Ohne den Beitrag der Klimastiftung Schweiz hätten wir unsere Pilotanlage wohl nicht umsetzen können. Noch bedeutender war das "Qualitätssiegel", das uns die Stiftung durch ihre Förderung indirekt verliehen hat. Dieser Effekt war deutlich spürbar.

Bei der Bewerbung im Jahr 2020 hatte ich den Eindruck, dass die Klimastiftung ein spezielles Augenmerk auf Negativemissionstechnologien geworfen hatte. Heute ist dieses Gebiet stark in den Fokus von Klimadebatten gerückt – damals war das noch nicht der Fall. Da war die Klimastiftung eine Pionierin. 

 

Ohne den Beitrag der Stiftung hätten wir unsere Pilotanlage wohl nicht umsetzen können. Noch bedeutender war das "Qualitätssiegel", das uns die Stiftung durch ihre Förderung indirekt verliehen hat.

 

 

Im Zuge des Bewerbungsprozesses hatten wir eine Idee, wie wir die Mittel der Stiftung nicht gemäss ursprünglichem Plan, aber mit noch mehr Impact einsetzen könnten. Die Stiftung hat darauf enorm flexibel und breitwillig reagiert. 

Zudem ist auffallend, wie die Klimastiftung Schweiz ihre Projekte nicht nur während der aktiven Förderphase, sondern auch darüber hinaus begleitet. Ein Beispiel: Die Stiftung hat uns geholfen, in den Prix SUD und die Catwalk Competition reinzukommen – beides super Plattformen für uns. Ich habe selten eine so enge Beziehung mit einer Förderinstitution aufgebaut, und bin dankbar für diese tatkräftige Unterstützung. 

Und wohin geht’s als Nächstes mit neustark? 

Seit unserer Gründung 2019 haben wir eine kommerziell stabile, stark wachsende Firma mit einem enthusiastisch-ambitionierten Team von zurzeit 20 Köpfen aufgebaut. Das Wichtigste für uns dabei: Unsere Technologie und Strategie haben einen echten Impact auf den Klimawandel, denn wir erzeugen heute schon Negativemissionen. 

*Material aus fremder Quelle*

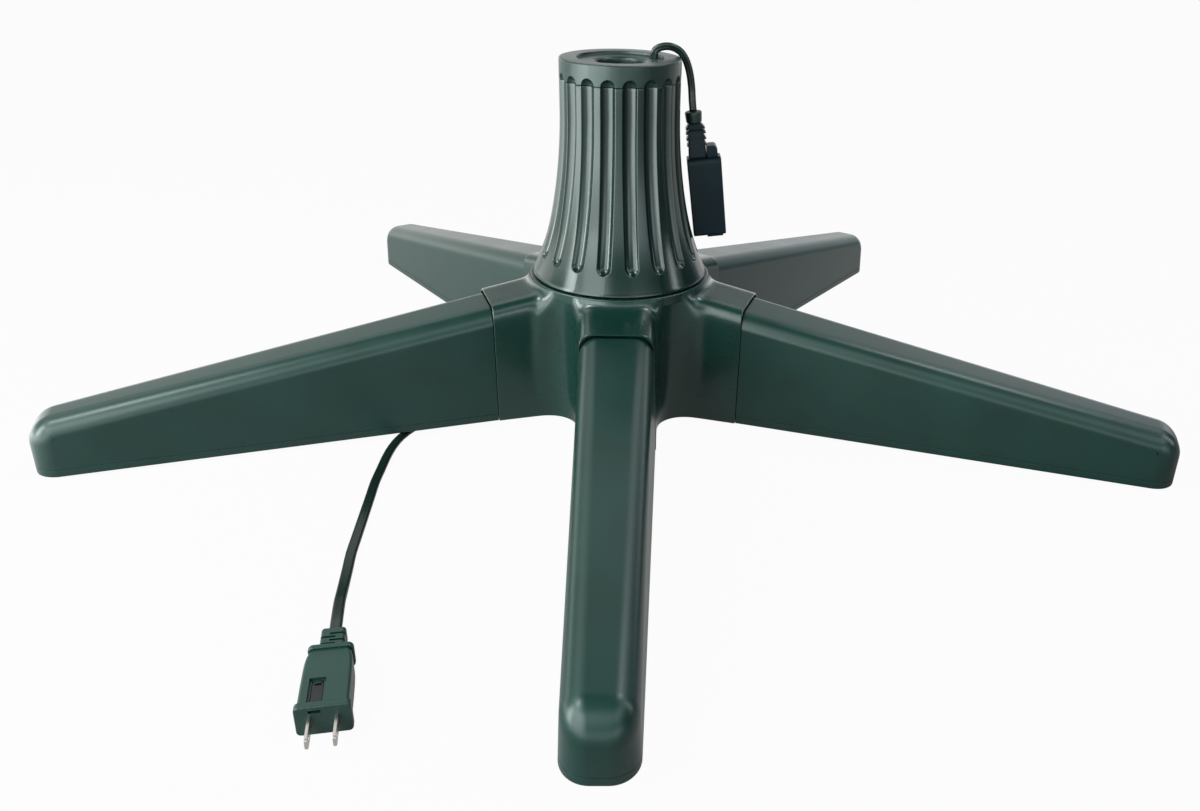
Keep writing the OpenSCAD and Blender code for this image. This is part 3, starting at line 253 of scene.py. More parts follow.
def on_axis(points):
    """Points in millimetres about the turning axis, as metres in the part's frame."""
    return [Vector((p[0] / 1000, p[1] / 1000 + AXIS_Y, p[2] / 1000)) for p in points]


def flowing(points, steps):
    """More points on the smooth curve through the given ones."""
    out = []
    for i in range(len(points) - 1):
        a, b = points[max(i - 1, 0)], points[i]
        c, d = points[i + 1], points[min(i + 2, len(points) - 1)]
        for k in range(steps):
            t = k / steps
            out.append(0.5 * (2 * b + (c - a) * t + (2 * a - 5 * b + 4 * c - d) * t * t
                              + (3 * b - a - 3 * c + d) * t ** 3))
    return out + [points[-1]]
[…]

Aber es ist klar: Wir wollen diesen Impact vervielfachen. Nach diesen ersten drei intensiven und ergiebigen Jahren sind wir nun dran, neustark international zu expandieren sowie unsere Technologie weiter zu skalieren. 

Auch bei anderen Ansätzen zur Speicherung von CO₂ – also nicht nur in Beton – wollen wir langfristig einen Beitrag leisten. So sind wir an einem Pilotprojekt der ETH namens DemoUpCARMA beteiligt, in dem unter anderem Transportketten für CO₂ aus der Schweiz zur Speicherung in geologischen Reservoiren in Island pilotiert werden. 

Ich bin fest überzeugt, dass das Potential von Negativemissionstechnologien enorm ist. Wir möchten an vorderster Front sein, um zu helfen, solche Technologien noch wirksamer zu machen und grossflächig anzuwenden. Denn nur so können wir unsere Klimaziele erreichen. 

 

Coverbild: Vincent Eckert (Geschäftsführer Klimastiftung Schweiz), Valentin Gutknecht (Co-Gründer und Co-CEO neustark), Johannes Tiefenthaler (Co-Gründer und Co-CEO neustark), v.l. © Sven Brauchli

Über die Klimastiftung Schweiz

«Von der Wirtschaft für die Wirtschaft und fürs Klima». Nach diesem Prinzip unterstützt die Klimastiftung Schweiz Projekte kleiner und mittlerer Unternehmen (KMU), die einen Beitrag zum Klimaschutz leisten. Die Stiftung hat seit ihrer Gründung im Jahr 2008 Fördergelder in der Höhe von 33 Millionen Franken für über 2'100 KMU in der Schweiz und im Fürstentum Liechtenstein gesprochen.

Die Klimastiftung Schweiz wurde als gemeinnützige, unabhängige Stiftung gegründet. Sie ist unter Bundesaufsicht und steht interessierten Firmen offen, die durch einen effizienten und gezielten Einsatz der Rückverteilung aus der CO2-Lenkungsabgabe den Klimaschutz verstärken wollen.